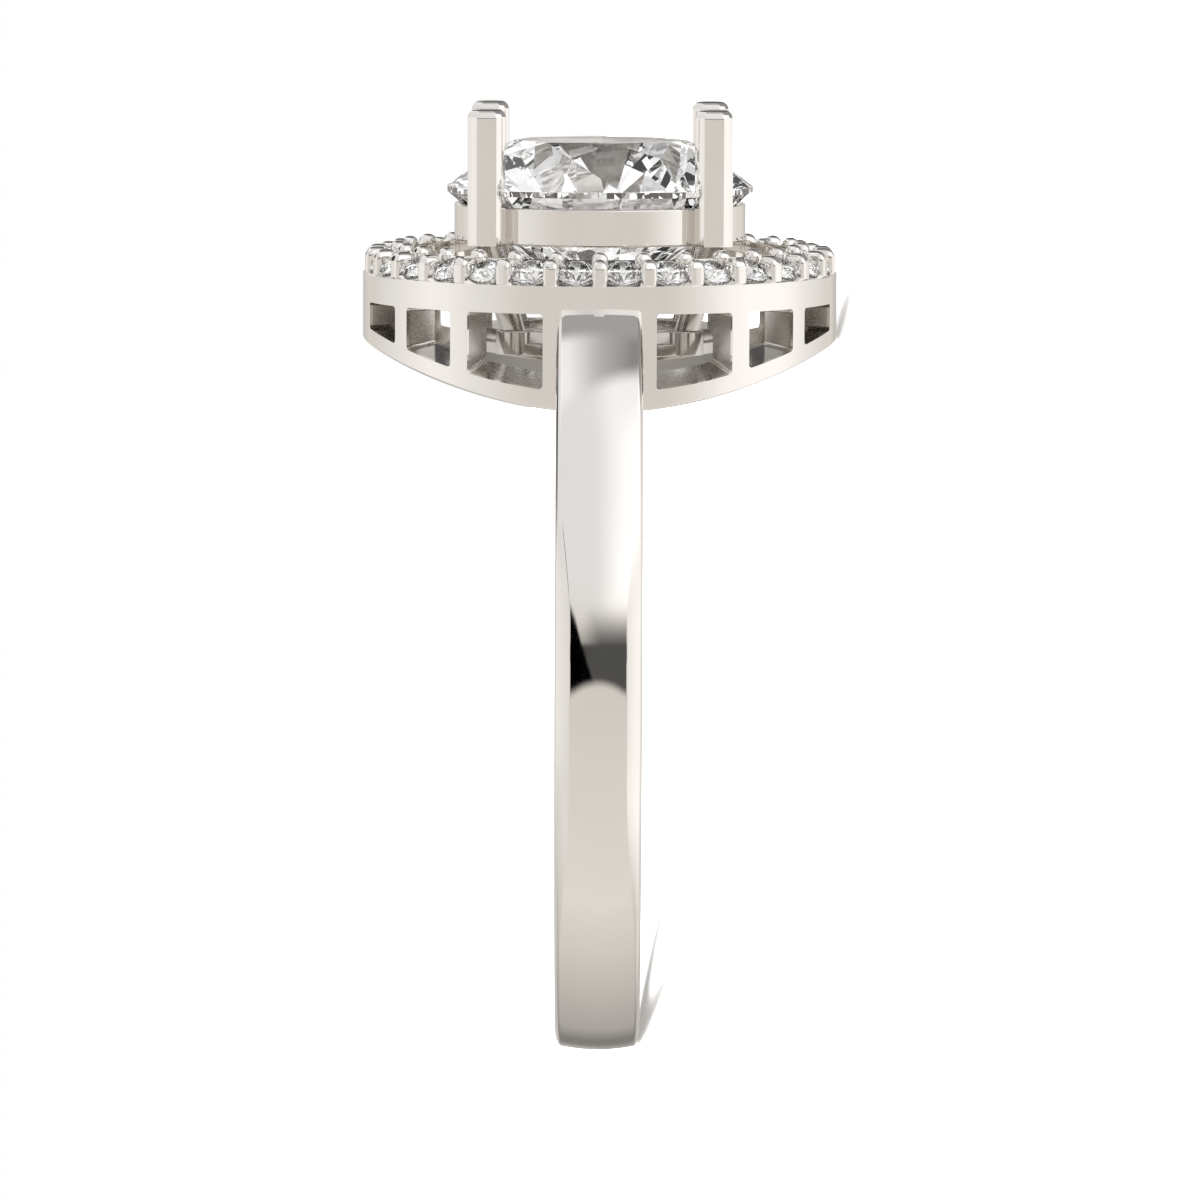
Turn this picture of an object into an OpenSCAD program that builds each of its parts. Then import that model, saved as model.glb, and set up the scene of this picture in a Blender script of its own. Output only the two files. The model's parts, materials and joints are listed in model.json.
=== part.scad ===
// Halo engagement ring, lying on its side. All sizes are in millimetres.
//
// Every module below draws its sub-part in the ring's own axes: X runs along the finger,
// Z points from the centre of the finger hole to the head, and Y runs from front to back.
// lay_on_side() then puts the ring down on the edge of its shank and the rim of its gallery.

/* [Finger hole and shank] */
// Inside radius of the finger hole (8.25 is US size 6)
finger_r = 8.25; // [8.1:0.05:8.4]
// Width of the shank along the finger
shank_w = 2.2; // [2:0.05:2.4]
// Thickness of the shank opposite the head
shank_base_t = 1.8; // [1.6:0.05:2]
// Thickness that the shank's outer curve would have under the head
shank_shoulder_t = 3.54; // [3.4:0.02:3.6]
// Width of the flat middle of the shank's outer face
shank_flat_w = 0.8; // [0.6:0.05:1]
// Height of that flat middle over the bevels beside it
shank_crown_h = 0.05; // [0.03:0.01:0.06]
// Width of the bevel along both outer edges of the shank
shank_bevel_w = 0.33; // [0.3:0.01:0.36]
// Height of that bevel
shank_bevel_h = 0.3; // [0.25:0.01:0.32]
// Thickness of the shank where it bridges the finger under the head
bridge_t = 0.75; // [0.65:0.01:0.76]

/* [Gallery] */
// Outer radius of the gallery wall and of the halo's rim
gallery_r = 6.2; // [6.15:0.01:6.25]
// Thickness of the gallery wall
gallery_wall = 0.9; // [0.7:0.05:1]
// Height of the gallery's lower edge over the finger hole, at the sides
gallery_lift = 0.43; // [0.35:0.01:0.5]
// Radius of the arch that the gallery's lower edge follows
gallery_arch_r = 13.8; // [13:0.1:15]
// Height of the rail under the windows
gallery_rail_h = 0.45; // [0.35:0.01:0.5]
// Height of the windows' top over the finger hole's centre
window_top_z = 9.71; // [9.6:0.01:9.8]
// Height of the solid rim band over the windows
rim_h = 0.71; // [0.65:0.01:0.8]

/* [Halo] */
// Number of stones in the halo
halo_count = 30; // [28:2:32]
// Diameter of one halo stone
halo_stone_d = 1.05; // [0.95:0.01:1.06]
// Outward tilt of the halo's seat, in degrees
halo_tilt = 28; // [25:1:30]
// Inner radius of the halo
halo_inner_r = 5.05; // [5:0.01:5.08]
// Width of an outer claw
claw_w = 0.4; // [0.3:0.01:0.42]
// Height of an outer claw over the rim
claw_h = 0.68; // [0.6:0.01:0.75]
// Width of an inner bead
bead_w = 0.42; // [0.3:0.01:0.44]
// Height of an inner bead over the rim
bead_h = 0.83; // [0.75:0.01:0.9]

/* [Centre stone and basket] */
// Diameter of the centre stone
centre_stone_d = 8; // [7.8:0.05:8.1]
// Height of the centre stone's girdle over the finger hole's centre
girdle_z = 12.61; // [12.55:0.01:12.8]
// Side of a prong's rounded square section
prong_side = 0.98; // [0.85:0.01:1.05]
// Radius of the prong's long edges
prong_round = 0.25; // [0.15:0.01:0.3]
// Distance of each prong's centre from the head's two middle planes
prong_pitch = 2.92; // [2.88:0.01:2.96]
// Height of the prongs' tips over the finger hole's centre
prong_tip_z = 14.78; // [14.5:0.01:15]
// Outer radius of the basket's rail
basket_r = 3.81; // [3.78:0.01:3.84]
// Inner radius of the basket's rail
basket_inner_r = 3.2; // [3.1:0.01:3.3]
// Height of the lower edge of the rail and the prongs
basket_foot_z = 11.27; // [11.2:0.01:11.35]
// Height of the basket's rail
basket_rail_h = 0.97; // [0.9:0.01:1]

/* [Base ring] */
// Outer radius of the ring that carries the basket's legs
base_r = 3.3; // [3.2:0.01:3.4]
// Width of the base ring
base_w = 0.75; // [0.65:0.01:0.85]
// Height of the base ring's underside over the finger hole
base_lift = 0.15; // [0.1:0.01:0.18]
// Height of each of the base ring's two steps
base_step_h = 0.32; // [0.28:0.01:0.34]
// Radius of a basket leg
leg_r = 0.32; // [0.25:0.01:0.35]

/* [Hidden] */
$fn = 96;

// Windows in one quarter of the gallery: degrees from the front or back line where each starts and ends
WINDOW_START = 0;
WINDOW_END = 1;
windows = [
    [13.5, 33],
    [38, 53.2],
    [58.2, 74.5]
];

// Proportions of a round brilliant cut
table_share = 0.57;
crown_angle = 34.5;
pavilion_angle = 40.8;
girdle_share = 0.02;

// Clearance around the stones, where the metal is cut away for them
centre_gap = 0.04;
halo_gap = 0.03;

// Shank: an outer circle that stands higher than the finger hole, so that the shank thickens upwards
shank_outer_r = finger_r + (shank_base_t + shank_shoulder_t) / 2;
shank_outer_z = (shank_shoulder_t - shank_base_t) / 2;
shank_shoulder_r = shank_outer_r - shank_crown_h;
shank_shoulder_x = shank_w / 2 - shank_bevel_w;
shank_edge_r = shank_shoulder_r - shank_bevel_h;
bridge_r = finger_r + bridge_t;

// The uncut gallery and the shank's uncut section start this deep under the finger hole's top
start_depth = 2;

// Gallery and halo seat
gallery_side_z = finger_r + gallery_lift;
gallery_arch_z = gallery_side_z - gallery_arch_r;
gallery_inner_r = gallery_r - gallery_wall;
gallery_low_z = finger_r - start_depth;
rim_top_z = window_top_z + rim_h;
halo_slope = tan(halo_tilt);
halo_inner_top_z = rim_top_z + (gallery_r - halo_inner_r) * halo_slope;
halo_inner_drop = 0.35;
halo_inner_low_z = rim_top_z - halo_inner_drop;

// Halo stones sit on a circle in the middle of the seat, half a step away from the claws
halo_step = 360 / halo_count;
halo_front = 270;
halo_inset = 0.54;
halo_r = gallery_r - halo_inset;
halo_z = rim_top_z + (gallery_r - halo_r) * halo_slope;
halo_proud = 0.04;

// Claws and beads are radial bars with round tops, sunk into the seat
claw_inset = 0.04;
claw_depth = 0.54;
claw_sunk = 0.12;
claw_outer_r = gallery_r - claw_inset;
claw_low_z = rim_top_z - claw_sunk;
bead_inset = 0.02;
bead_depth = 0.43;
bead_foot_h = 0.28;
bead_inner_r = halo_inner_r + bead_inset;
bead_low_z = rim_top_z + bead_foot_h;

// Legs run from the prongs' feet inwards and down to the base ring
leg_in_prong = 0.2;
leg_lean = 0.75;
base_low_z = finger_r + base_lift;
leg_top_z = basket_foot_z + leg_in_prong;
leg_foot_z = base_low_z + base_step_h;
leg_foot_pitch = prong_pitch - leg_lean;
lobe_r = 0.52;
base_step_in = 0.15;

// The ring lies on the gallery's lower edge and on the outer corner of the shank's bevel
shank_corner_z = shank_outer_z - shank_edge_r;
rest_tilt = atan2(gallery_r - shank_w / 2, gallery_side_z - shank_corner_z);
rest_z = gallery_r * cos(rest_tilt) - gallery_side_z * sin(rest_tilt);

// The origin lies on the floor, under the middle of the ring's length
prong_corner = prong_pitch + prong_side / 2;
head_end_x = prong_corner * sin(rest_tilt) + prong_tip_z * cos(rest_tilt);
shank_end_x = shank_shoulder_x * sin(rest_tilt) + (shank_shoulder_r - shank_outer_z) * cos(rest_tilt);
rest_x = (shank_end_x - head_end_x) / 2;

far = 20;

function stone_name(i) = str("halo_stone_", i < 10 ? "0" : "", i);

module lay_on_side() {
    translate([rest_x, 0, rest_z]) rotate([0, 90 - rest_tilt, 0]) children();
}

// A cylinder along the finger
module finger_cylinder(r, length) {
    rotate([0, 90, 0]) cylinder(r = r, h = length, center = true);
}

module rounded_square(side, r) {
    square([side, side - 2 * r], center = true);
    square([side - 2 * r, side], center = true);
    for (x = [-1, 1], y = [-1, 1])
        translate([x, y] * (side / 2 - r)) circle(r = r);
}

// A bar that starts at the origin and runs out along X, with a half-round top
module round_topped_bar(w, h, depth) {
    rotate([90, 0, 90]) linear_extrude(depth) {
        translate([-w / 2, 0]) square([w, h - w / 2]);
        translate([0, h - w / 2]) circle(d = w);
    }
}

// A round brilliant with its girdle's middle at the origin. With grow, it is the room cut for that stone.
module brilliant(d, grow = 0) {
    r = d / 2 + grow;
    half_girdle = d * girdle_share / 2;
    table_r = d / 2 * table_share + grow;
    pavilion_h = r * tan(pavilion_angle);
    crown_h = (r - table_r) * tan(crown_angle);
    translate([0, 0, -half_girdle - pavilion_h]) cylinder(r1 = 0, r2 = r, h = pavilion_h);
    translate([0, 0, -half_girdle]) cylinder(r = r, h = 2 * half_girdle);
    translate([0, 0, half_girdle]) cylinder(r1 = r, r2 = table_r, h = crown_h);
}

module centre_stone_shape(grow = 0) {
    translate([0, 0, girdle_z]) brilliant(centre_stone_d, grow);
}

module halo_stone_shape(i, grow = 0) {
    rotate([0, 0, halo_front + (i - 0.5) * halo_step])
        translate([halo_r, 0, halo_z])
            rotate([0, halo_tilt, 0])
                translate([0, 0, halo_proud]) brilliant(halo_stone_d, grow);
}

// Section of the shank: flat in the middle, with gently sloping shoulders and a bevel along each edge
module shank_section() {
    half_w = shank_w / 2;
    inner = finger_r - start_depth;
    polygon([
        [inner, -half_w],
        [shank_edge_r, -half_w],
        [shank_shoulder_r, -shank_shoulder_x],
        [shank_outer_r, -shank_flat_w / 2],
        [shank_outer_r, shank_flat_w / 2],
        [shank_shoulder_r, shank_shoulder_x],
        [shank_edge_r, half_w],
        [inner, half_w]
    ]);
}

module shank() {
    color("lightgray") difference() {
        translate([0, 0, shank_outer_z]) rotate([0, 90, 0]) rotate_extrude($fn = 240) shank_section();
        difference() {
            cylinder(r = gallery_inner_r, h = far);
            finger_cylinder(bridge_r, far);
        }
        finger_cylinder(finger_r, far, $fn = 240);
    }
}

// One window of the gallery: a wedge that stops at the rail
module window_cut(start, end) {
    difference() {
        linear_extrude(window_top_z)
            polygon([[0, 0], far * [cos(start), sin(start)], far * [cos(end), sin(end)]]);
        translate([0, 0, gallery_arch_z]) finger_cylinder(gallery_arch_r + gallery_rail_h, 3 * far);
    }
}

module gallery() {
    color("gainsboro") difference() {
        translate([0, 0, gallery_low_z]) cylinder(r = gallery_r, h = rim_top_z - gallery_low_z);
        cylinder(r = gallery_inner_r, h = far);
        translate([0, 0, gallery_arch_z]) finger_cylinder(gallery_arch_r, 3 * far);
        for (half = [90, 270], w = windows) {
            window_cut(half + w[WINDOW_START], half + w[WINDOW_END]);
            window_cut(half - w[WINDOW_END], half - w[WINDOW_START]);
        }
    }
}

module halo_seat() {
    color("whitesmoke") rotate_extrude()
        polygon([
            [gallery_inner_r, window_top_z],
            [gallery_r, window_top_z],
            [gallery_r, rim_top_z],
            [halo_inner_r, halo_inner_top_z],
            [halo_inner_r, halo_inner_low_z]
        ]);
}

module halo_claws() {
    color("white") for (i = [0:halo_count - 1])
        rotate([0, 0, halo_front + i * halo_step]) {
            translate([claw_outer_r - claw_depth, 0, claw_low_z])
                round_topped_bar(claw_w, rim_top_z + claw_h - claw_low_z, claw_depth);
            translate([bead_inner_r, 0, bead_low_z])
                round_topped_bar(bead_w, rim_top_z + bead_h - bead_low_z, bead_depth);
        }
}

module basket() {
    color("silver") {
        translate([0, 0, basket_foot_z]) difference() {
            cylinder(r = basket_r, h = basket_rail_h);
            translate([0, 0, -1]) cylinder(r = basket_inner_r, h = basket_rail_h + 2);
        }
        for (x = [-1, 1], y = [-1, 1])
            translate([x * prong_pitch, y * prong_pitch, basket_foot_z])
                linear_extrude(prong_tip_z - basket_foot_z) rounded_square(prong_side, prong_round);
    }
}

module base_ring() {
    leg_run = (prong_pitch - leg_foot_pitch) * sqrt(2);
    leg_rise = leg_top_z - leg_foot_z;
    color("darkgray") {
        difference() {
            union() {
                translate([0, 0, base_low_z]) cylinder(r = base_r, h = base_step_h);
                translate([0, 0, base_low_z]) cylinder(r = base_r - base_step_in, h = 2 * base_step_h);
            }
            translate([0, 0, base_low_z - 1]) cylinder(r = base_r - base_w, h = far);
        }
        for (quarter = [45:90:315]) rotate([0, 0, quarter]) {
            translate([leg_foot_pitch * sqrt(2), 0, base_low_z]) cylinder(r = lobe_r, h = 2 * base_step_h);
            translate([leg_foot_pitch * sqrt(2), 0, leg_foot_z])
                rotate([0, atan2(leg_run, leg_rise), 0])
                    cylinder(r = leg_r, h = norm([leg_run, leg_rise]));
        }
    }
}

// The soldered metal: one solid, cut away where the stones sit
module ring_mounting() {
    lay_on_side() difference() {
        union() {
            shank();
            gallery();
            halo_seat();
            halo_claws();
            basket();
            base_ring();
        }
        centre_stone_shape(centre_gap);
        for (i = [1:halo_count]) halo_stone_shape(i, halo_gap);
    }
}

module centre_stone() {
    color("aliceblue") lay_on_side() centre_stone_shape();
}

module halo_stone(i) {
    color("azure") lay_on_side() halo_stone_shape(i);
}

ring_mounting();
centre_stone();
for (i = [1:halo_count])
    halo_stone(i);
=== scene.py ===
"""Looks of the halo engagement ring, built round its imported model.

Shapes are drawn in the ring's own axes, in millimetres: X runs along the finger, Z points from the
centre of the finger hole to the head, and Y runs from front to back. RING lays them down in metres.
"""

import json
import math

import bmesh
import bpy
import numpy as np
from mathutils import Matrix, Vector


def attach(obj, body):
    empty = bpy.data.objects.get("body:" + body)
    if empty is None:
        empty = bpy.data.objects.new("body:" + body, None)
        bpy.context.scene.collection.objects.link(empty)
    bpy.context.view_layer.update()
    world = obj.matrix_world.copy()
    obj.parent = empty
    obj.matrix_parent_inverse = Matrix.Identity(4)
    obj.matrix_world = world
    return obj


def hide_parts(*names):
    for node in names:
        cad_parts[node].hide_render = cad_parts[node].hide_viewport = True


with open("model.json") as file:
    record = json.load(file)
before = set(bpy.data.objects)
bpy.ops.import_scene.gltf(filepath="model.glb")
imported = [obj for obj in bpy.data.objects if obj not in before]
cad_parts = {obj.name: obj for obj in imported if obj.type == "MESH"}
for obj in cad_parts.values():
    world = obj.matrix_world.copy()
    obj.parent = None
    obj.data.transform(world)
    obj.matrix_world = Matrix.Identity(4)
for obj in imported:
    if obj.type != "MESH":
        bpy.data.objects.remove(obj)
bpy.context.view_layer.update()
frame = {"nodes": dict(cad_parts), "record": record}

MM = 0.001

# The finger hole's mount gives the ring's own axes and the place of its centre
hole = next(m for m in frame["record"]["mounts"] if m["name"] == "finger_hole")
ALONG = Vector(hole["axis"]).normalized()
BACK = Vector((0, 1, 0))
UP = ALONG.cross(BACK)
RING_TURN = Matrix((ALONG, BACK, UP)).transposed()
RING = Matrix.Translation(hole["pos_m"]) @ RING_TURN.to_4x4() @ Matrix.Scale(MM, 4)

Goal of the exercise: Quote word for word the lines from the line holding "the stones sit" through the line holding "before = set(bpy.data.objects)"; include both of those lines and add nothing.

Full output:
// The soldered metal: one solid, cut away where the stones sit
module ring_mounting() {
    lay_on_side() difference() {
        union() {
            shank();
            gallery();
            halo_seat();
            halo_claws();
            basket();
            base_ring();
        }
        centre_stone_shape(centre_gap);
        for (i = [1:halo_count]) halo_stone_shape(i, halo_gap);
    }
}

module centre_stone() {
    color("aliceblue") lay_on_side() centre_stone_shape();
}

module halo_stone(i) {
    color("azure") lay_on_side() halo_stone_shape(i);
}

ring_mounting();
centre_stone();
for (i = [1:halo_count])
    halo_stone(i);
=== scene.py ===
"""Looks of the halo engagement ring, built round its imported model.

Shapes are drawn in the ring's own axes, in millimetres: X runs along the finger, Z points from the
centre of the finger hole to the head, and Y runs from front to back. RING lays them down in metres.
"""

import json
import math

import bmesh
import bpy
import numpy as np
from mathutils import Matrix, Vector


def attach(obj, body):
    empty = bpy.data.objects.get("body:" + body)
    if empty is None:
        empty = bpy.data.objects.new("body:" + body, None)
        bpy.context.scene.collection.objects.link(empty)
    bpy.context.view_layer.update()
    world = obj.matrix_world.copy()
    obj.parent = empty
    obj.matrix_parent_inverse = Matrix.Identity(4)
    obj.matrix_world = world
    return obj


def hide_parts(*names):
    for node in names:
        cad_parts[node].hide_render = cad_parts[node].hide_viewport = True


with open("model.json") as file:
    record = json.load(file)
before = set(bpy.data.objects)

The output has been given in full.